───── DATASET SECTION
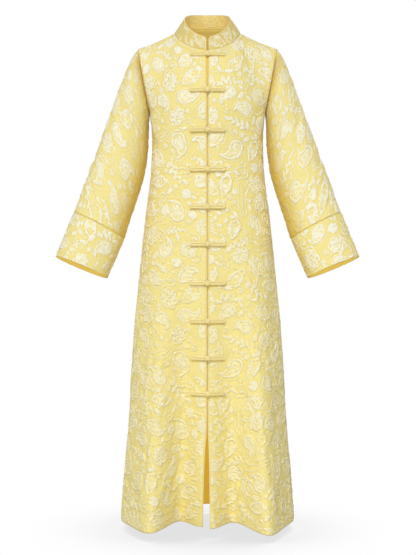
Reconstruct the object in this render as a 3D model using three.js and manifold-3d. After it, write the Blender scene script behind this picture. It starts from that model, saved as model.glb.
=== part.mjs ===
// Mandarin collar dress: a long A-line dress with a stand collar, set-in sleeves
// with deep cuffs, and ten knotted frogs down the centre front.
// Millimetres, +Z up. The front faces -Y and the wearer's left is +X.
// The origin lies between the wearer's shoulders, level with the two points where
// the shoulder seams meet the collar.
import * as THREE from 'three';
import { mergeVertices } from 'three/addons/utils/BufferGeometryUtils.js';
import Module from 'manifold-3d';

const wasm = await Module();
wasm.setup();

// Sides and faces of the garment, as signs on X and Y.
const LEFT = 1;
const RIGHT = -1;
const FRONT = -1;
const BACK = 1;

// Cloth
const WALL = 2.0; // the brocade with its padding of puckers
const SEAM_GAP = 0.3;
const LEANING_SEAM_GAP = 0.39; // along a wall that leans against its neighbour's edge
const ARMHOLE_GAP = 0.4;

// Levels
const CHEST_Z = -215; // underarm
const HEM_Z = -1285;
const WAIST_FOLD_Z = -520; // the skirt's folds start here
const FOLD_GROWTH = 1.35;
const HEM_DIP = 0.09; // the hem drops this share of what a fold stands out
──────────
**STATED GOAL**
Print back all the lines verbatim.

**EXERCISE OUTPUT**
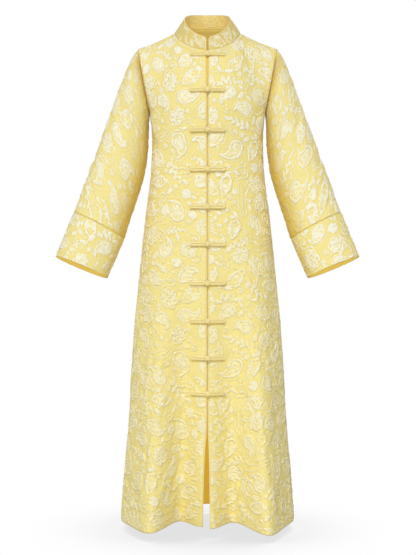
Reconstruct the object in this render as a 3D model using three.js and manifold-3d. After it, write the Blender scene script behind this picture. It starts from that model, saved as model.glb.
=== part.mjs ===
// Mandarin collar dress: a long A-line dress with a stand collar, set-in sleeves
// with deep cuffs, and ten knotted frogs down the centre front.
// Millimetres, +Z up. The front faces -Y and the wearer's left is +X.
// The origin lies between the wearer's shoulders, level with the two points where
// the shoulder seams meet the collar.
import * as THREE from 'three';
import { mergeVertices } from 'three/addons/utils/BufferGeometryUtils.js';
import Module from 'manifold-3d';

const wasm = await Module();
wasm.setup();

// Sides and faces of the garment, as signs on X and Y.
const LEFT = 1;
const RIGHT = -1;
const FRONT = -1;
const BACK = 1;

// Cloth
const WALL = 2.0; // the brocade with its padding of puckers
const SEAM_GAP = 0.3;
const LEANING_SEAM_GAP = 0.39; // along a wall that leans against its neighbour's edge
const ARMHOLE_GAP = 0.4;

// Levels
const CHEST_Z = -215; // underarm
const HEM_Z = -1285;
const WAIST_FOLD_Z = -520; // the skirt's folds start here
const FOLD_GROWTH = 1.35;
const HEM_DIP = 0.09; // the hem drops this share of what a fold stands out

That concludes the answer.